Bounds of structural response for all possible loading combinations

In this paper, a new treatment of load uncertainties in structural problems based on fuzzy set theory is introduced. A fuzzy finite-element method (FFEM) for treating uncertain loads in static structural problems is developed. First, the problem is discretized, which results in a system of fuzzy algebraic equations. An efficient algorithm for calculating guaranteed inclusions for the solution of such fuzzy systems is implemented. In the case of uncertain loading, the resulting system of equations is linear, and only the right-hand side vector contains fuzzy values. Solutions due to all load combinations, as a special case of load uncertainties, can be obtained by a single computation, leading to a set of possible displacement values corresponding to all loading cases.
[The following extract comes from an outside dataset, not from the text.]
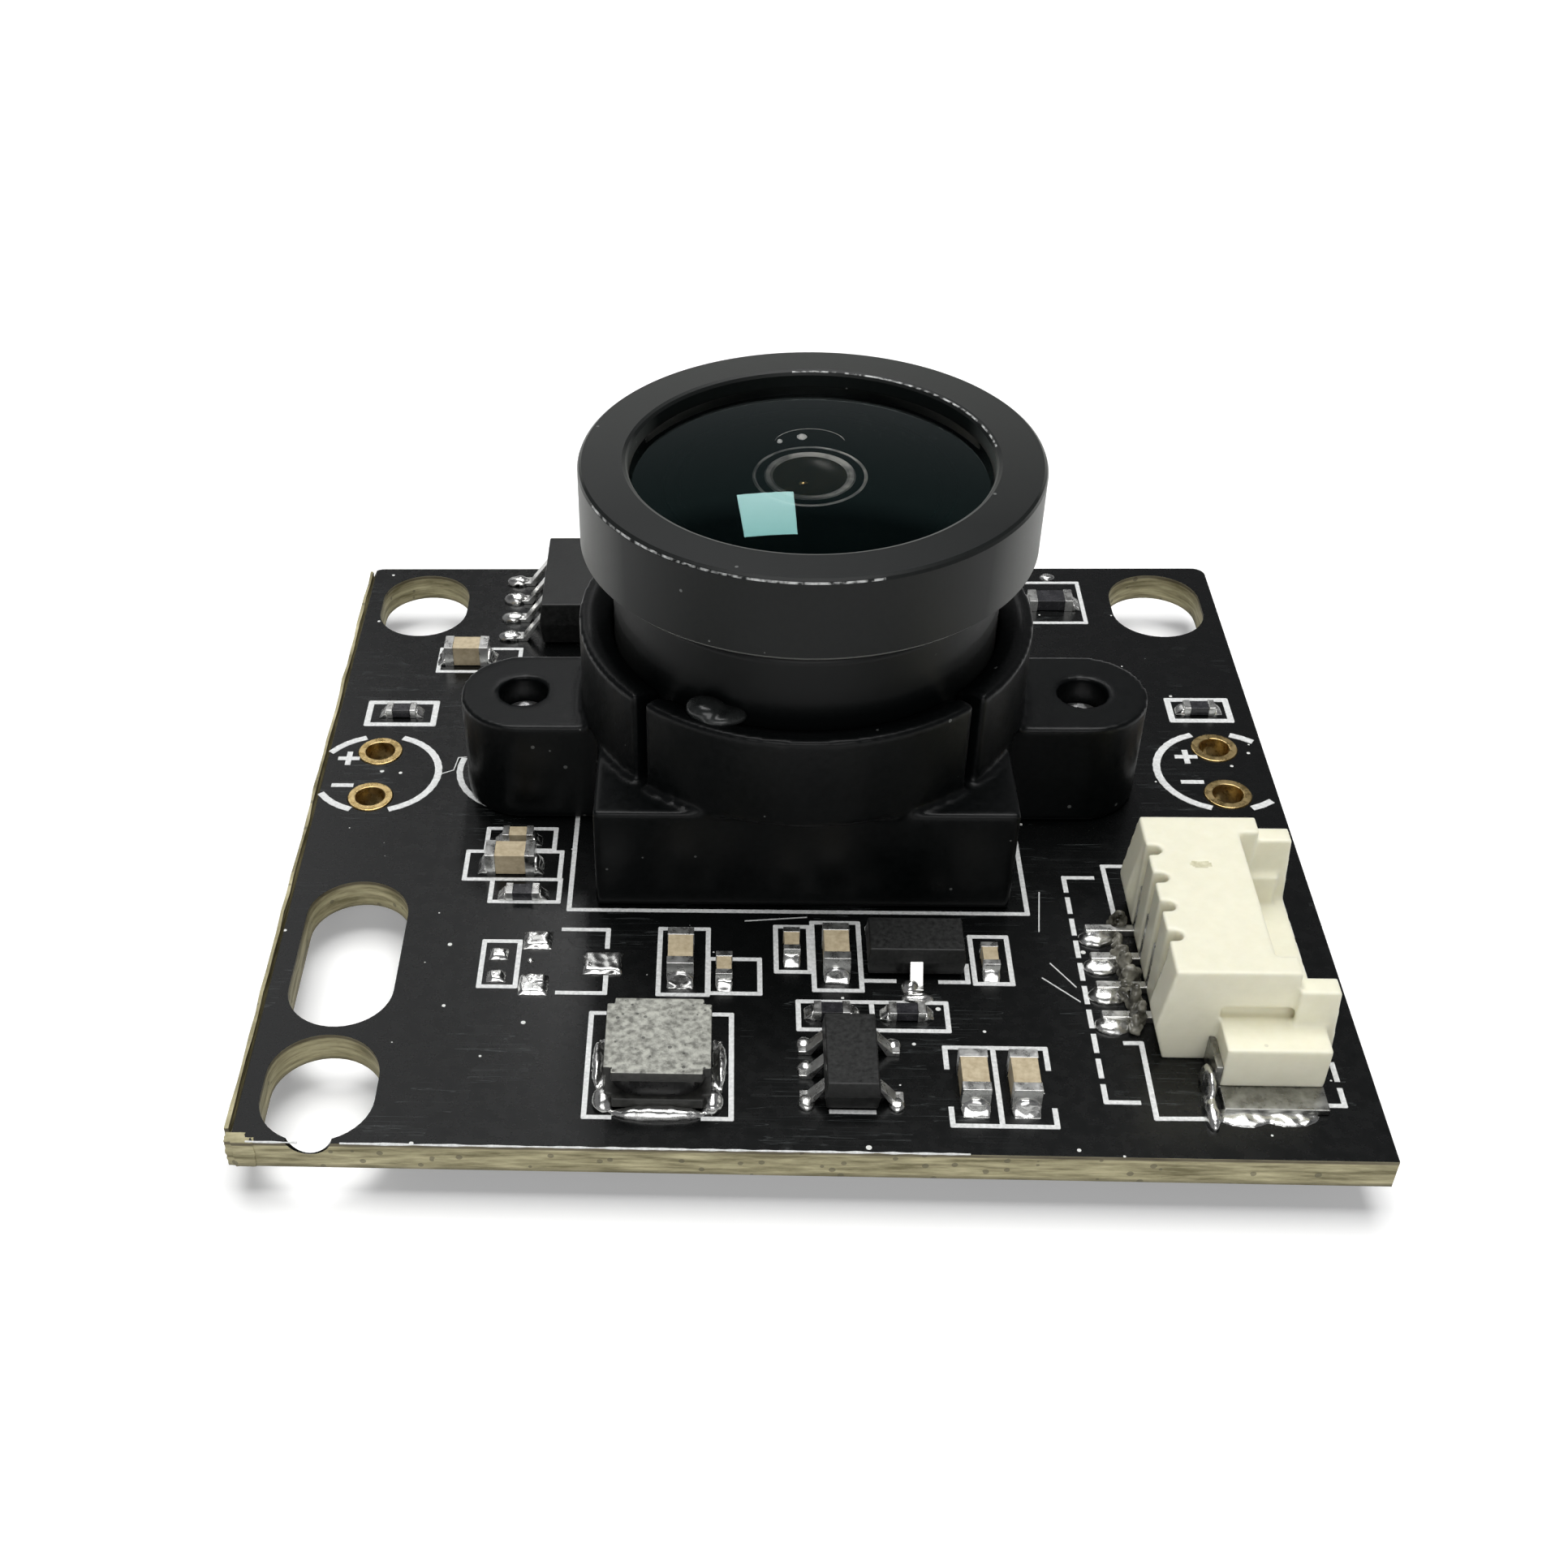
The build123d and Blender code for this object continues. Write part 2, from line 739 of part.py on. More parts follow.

In conventional analysis, due to the combinatorial nature of the problem, calculating a possible structural response for all possible loading combinations becomes computationally intractable for typical structures. Examples show that the possible interval values calculated using FFEM provide a sharp bound on possible nodal displacements and element forces calculated by combinatorial calculation of all loading conditions. Thus the extreme values of element forces for all loading combinations can be calculated using FFEM. Comparison of the extreme values of element forces with typical design loading schemes show that the current design procedures can lead to nonconservative predictions of element forces. The method therefore is applicable to static analysis of any structural system that can be analyzed using finite-element methods.